Les pays émergents s’en sortiront mieux que les pays développés

Dans la mesure où les salaires sont plus bas dans les pays émergents, ceux-ci pourraient connaître un dénouement plus positif à l’automatisation que les pays développés. Alors que le Japon connaîtrait 26% d’activités automatisées d’ici 2030, l’Inde s’en sortirait par exemple avec 9%.

Alors que les classes moyennes sont susceptibles de prendre de plein fouet la robotisation dans les pays développés, celles des pays émergents pourraient prospérer avec des besoins de travailleurs accrus dans l’éducation, dans les loisirs, les services financiers ou de télécommunication.

Les dirigeants devront investir

Si le rapport de McKinsey & Company révèle que la robotisation des activités pourra être compensée par la création d’emplois dans d’autres secteurs, les prévisions les plus optimistes du cabinet de conseil reposent sur l’engagement des dirigeants politiques et économiques : “L’histoire montre de nombreux exemples de pays qui ont surfé avec succès sur la vague du changement technologique en investissant dans leur main d’oeuvre et en adaptant les politiques, les institutions et les modèles économiques à la nouvelle ère. Nous espérons que ce rapport incitera les dirigeants à suivre à nouveau cette direction.”

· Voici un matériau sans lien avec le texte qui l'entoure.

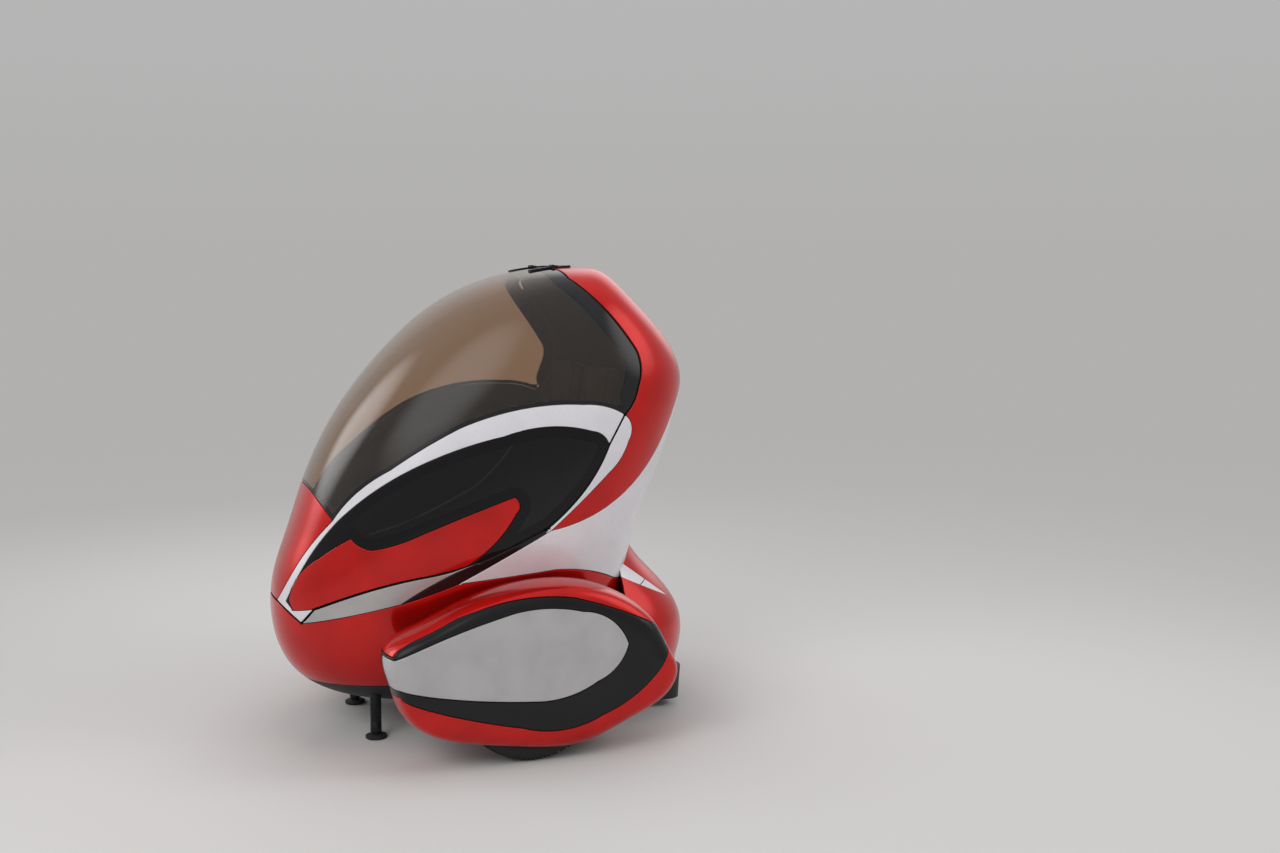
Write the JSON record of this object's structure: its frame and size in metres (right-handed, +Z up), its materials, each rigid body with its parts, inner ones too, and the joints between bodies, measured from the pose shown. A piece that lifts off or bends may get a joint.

La transition devra ainsi passer par des formations en cours de carrière, une flexibilité du marché à la reconversion et des investissements dans l’éducation. L’effet de cette transition sur le chômage et la productivité dépendra également de l’adaptation des gouvernements, des entreprises et des travailleurs.

“Les gains totaux de productivité que nous estimons n’apparaîtront que si les personnes travaillent aux côtés des machines. Cela va fondamentalement altérer le lieu de travail, requérant un nouveau degré de coopération entre les travailleurs et la technologie”, conclut McKinsey & Company.